The CCC itself has fought against extending S.B. 423's streamlining provisions to its jurisdiction, arguing its mandate of protecting access to the state's coastal lands would be irreparably damaged.

"Once you start exempting classes of development from the Coastal Act there will be no shutting that barn door," Sarah Christie, a lobbyist for the Commission, told CalMatters last month. "You're going to lose some of the best things about California."

It does appear that the Commission and proponents of S.B. 423 are coming closer to an agreement.

The bill has already passed the state Senate. It also survived a tough vote in the Assembly's Natural Resources Committee over the opposition of that committee's chairperson and the Coastal Commission, who testified against it.

On Monday, state Sen. Scott Wiener (D–San Francisco), the author of S.B. 423, inserted amendments into his bill that would exempt coastal land closest to the beach from the bill's streamlining provisions. More amendments exempting coastal areas vulnerable to up to five feet of sea level rise are expected to be added in the coming weeks.

These amendments are expected to get the Commission to drop its opposition to the bill.

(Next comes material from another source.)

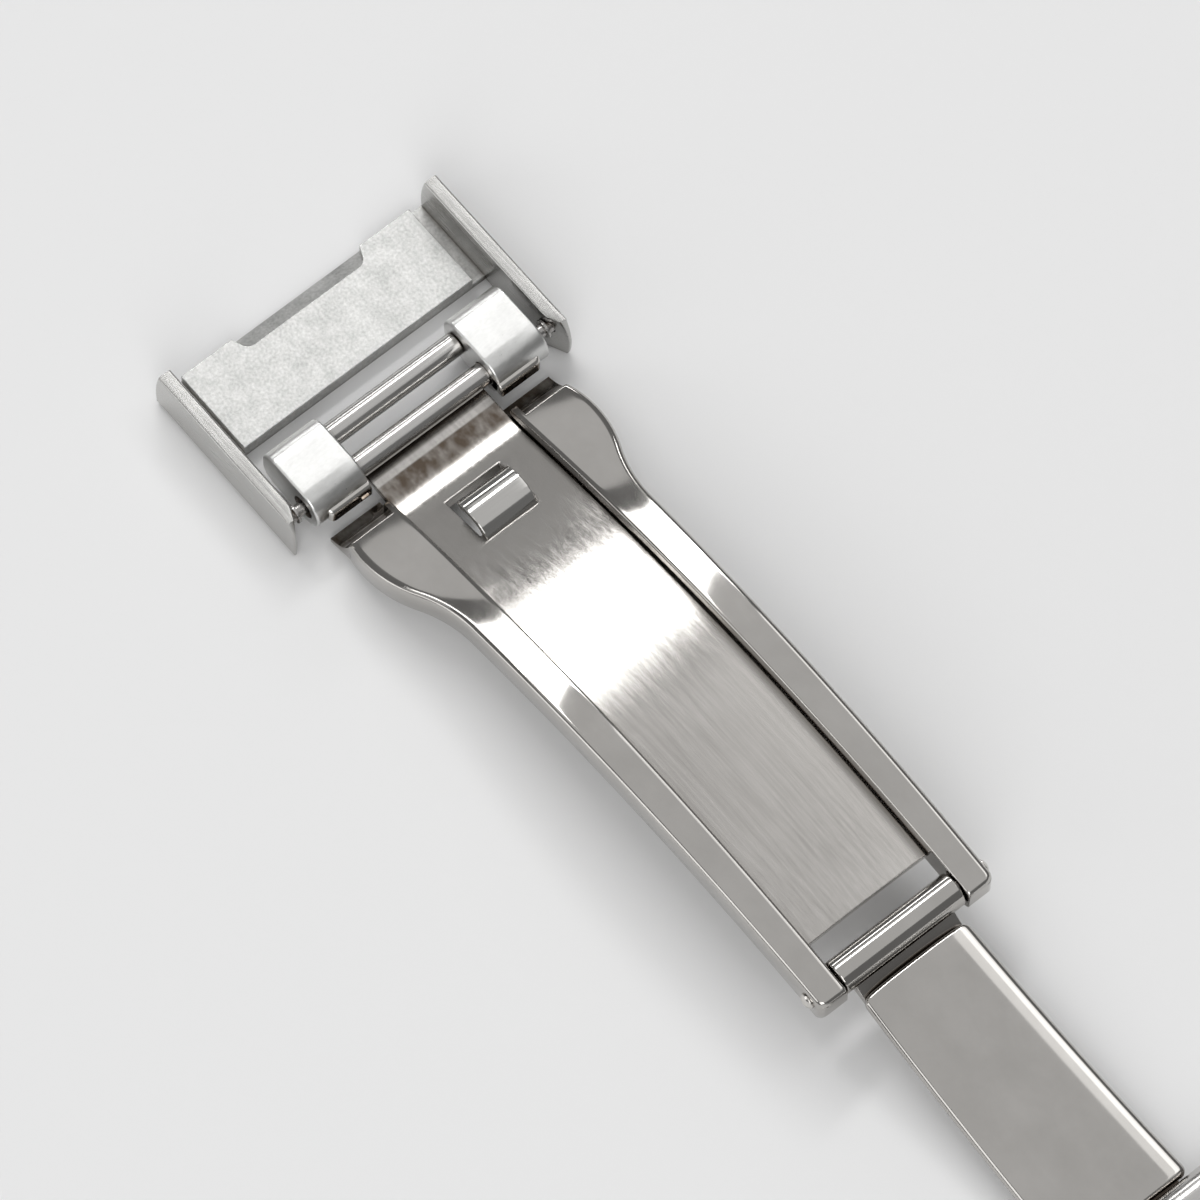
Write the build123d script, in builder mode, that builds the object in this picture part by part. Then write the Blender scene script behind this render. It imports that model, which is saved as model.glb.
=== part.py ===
from build123d import *
from math import asin, cos, radians, sin, sqrt, tan
import os

# Deployant clasp for a watch strap, unfolded and lying on its cover.
# Millimetres. +X runs from the cover to the short blade, +Z is up and the
# table is at Z = 0. Heights are above the table, and reaches are measured
# along X from the hinge bar's axis. The origin is under the clasp's middle.

# Hinge bar and strap bar, each a tube with two sprung tips
hinge_height = 2.2
bar_spacing = 2.2
bar_diameter = 1.3
bar_bore = 0.9
bar_bore_fit = 0.03
bar_hole_fit = 0.04
bar_lip = 0.15
tip_neck_diameter = 0.72
tip_flange_diameter = 1.1
tip_flange_length = 0.15
tip_diameter = 0.8
tip_round = 0.12
tip_travel = 0.6
tip_gap = 0.05
bar_stem_share = 0.39
spring_wire = 0.13
spring_coil_diameter = 0.66
spring_end_gap = 0.02
hinge_spring_turns = 7
strap_spring_turns = 3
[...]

Prior to those amendments, S.B. 423 was expected to open up about 270,000 acres of land in the coastal zone, once all the preexisting exemptions were considered. Legislative staff working on S.B. 423 say the most recent and forthcoming amendments will exempt about 30,000 acres of coastal land from the bill's streamlining provisions.

S.B. 423 still needs to pass the Assembly's Appropriations Committee and the Assembly as a whole. The latest amendments will require it to receive another vote in the Senate. The bill is facing a mid-October deadline to be signed by the governor.

The bill is hardly a free marketer's dream, given its primary purpose of streamlining subsidized development.

The units unlocked by S.B. 35 nevertheless show how much of a roadblock the discretionary approval process has become to new housing supply. Expanding its provisions to prime coastal real estate will be another proof of concept that getting rid of this discretionary review will lead to more housing being built.